→ **Given instruction**
Starting at the line that contains "return material", copy every line down to the line that contains "obj.data.transform(world)", inclusive, exactly as it stands. Omit all other lines.
# # # # #
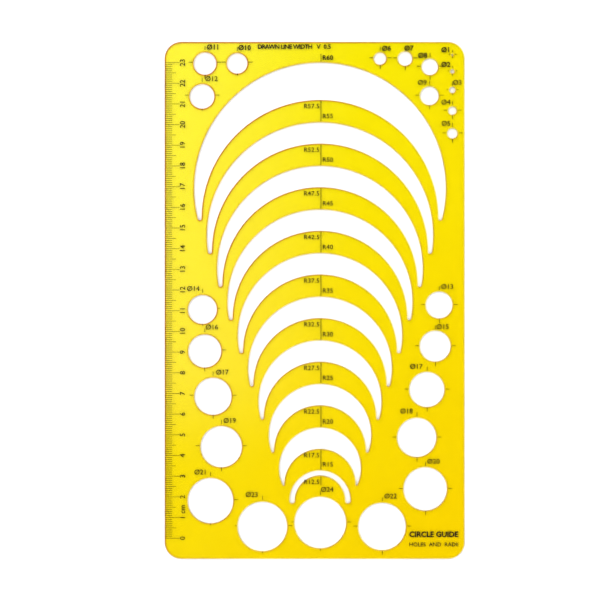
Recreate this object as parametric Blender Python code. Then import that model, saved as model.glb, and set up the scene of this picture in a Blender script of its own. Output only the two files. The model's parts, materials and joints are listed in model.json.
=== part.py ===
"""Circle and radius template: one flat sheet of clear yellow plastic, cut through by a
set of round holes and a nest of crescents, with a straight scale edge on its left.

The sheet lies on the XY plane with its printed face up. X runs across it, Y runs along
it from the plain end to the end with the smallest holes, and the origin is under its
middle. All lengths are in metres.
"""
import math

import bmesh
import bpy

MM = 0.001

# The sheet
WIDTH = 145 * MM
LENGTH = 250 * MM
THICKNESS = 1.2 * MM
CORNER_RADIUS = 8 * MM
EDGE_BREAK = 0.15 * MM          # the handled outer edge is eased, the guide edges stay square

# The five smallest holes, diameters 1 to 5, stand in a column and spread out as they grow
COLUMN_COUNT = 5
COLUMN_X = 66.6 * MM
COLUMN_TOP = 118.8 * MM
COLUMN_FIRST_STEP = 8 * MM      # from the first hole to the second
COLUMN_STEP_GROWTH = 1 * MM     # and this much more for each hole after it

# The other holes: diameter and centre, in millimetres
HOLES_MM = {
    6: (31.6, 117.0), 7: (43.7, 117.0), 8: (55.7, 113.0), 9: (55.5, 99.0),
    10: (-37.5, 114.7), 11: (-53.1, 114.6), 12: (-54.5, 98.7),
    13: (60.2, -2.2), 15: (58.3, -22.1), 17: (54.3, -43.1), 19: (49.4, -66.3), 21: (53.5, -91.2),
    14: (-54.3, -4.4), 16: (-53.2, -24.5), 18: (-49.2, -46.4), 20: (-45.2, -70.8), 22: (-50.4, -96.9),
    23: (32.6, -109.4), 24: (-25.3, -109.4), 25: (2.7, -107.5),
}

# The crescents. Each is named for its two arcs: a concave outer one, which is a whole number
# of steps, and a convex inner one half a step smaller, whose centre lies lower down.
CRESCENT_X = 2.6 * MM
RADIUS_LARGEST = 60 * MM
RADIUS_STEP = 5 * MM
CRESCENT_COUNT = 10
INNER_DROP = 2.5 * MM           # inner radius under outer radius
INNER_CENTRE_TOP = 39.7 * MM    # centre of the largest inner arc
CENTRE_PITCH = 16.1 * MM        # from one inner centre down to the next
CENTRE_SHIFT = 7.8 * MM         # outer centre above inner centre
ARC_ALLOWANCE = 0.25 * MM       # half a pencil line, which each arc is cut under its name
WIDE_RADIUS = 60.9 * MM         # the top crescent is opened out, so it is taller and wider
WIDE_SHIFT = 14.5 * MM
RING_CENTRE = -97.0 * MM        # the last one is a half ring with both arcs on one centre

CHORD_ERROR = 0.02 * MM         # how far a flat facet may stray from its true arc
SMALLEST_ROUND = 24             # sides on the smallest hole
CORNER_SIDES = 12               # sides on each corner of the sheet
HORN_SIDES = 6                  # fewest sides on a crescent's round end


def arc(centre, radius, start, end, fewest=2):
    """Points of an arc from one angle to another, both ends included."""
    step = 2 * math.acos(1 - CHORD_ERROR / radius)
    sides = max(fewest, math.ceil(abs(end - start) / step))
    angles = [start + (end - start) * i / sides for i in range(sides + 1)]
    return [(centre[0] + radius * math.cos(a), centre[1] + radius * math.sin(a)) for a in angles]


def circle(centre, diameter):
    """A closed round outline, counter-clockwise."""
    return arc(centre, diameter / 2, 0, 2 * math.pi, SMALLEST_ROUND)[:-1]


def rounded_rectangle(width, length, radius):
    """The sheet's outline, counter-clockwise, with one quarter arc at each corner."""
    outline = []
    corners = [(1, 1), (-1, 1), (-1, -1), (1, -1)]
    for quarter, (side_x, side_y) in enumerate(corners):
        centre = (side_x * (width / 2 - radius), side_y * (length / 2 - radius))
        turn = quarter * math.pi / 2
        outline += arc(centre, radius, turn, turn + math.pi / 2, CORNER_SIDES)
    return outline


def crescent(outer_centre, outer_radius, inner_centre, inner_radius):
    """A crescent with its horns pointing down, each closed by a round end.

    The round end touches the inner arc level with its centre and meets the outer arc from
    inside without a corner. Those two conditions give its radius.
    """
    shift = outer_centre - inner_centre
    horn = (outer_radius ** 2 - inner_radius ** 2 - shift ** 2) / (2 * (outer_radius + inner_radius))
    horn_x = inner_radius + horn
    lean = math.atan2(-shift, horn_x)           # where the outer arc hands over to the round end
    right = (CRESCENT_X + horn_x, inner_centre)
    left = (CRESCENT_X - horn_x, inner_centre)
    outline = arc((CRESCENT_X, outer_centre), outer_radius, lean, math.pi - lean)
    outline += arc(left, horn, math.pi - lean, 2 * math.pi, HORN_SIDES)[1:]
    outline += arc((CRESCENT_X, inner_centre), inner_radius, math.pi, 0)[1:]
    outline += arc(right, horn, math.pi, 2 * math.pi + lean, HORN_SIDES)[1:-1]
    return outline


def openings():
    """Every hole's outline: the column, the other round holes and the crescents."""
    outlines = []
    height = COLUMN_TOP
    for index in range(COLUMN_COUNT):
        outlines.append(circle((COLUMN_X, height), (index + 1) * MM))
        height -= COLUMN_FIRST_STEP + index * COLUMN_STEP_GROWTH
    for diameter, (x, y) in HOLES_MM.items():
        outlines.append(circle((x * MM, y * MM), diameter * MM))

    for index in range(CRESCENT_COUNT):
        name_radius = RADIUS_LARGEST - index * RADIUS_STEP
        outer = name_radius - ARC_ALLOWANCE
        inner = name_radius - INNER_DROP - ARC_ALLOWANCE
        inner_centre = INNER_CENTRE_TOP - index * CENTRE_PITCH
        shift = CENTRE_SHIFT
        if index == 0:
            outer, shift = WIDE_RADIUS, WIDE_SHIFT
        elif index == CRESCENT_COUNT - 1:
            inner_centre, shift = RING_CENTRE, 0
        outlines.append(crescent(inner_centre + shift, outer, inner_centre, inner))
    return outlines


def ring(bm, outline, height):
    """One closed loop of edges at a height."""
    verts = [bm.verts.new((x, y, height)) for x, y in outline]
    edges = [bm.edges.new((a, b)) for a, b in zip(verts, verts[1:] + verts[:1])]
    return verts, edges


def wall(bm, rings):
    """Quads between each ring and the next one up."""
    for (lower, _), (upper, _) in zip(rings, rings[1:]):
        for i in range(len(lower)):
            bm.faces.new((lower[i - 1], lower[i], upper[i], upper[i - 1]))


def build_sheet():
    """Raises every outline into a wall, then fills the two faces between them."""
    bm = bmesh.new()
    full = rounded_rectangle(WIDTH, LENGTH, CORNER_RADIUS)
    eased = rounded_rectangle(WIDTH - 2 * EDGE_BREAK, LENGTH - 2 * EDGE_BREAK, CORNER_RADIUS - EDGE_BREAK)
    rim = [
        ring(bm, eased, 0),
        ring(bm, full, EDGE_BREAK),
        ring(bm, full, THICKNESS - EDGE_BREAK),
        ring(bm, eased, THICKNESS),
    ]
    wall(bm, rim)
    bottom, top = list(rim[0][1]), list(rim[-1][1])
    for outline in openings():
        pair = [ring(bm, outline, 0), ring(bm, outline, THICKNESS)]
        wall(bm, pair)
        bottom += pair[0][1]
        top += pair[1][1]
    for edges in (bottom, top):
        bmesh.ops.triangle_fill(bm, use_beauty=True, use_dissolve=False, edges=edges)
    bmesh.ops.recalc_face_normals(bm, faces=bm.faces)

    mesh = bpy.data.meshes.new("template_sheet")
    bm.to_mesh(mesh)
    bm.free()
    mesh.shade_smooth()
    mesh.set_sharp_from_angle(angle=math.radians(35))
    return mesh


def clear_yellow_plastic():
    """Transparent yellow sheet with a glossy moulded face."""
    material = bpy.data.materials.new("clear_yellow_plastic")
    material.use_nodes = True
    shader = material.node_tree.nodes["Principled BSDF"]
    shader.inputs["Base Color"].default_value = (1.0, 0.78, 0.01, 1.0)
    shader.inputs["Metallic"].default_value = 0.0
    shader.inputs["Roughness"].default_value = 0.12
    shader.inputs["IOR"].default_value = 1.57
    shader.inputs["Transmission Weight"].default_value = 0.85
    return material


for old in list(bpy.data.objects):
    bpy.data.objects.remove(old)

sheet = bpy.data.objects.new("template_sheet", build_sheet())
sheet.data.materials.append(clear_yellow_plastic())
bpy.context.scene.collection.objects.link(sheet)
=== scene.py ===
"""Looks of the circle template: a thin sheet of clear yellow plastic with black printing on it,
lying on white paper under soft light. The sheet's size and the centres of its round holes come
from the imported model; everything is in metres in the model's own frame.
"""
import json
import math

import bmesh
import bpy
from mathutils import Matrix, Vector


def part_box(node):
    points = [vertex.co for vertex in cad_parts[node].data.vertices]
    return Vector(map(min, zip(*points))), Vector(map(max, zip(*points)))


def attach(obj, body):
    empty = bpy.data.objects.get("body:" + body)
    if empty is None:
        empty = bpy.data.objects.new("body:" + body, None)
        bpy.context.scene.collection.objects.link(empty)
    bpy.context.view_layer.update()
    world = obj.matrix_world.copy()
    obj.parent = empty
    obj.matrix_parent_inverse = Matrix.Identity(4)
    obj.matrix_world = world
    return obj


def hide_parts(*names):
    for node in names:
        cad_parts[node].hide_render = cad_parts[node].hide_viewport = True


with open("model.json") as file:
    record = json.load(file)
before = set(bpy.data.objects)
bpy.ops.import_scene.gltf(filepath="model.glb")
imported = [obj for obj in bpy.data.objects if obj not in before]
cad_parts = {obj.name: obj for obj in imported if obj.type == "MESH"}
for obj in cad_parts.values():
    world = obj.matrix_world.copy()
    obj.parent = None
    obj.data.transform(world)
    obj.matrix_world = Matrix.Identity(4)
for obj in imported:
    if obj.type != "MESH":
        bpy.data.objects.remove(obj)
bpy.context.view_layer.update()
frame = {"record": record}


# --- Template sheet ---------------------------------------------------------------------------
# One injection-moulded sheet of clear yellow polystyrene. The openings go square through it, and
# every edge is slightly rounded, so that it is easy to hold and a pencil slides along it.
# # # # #
→ **Result**
    return material


for old in list(bpy.data.objects):
    bpy.data.objects.remove(old)

sheet = bpy.data.objects.new("template_sheet", build_sheet())
sheet.data.materials.append(clear_yellow_plastic())
bpy.context.scene.collection.objects.link(sheet)
=== scene.py ===
"""Looks of the circle template: a thin sheet of clear yellow plastic with black printing on it,
lying on white paper under soft light. The sheet's size and the centres of its round holes come
from the imported model; everything is in metres in the model's own frame.
"""
import json
import math

import bmesh
import bpy
from mathutils import Matrix, Vector


def part_box(node):
    points = [vertex.co for vertex in cad_parts[node].data.vertices]
    return Vector(map(min, zip(*points))), Vector(map(max, zip(*points)))


def attach(obj, body):
    empty = bpy.data.objects.get("body:" + body)
    if empty is None:
        empty = bpy.data.objects.new("body:" + body, None)
        bpy.context.scene.collection.objects.link(empty)
    bpy.context.view_layer.update()
    world = obj.matrix_world.copy()
    obj.parent = empty
    obj.matrix_parent_inverse = Matrix.Identity(4)
    obj.matrix_world = world
    return obj


def hide_parts(*names):
    for node in names:
        cad_parts[node].hide_render = cad_parts[node].hide_viewport = True


with open("model.json") as file:
    record = json.load(file)
before = set(bpy.data.objects)
bpy.ops.import_scene.gltf(filepath="model.glb")
imported = [obj for obj in bpy.data.objects if obj not in before]
cad_parts = {obj.name: obj for obj in imported if obj.type == "MESH"}
for obj in cad_parts.values():
    world = obj.matrix_world.copy()
    obj.parent = None
    obj.data.transform(world)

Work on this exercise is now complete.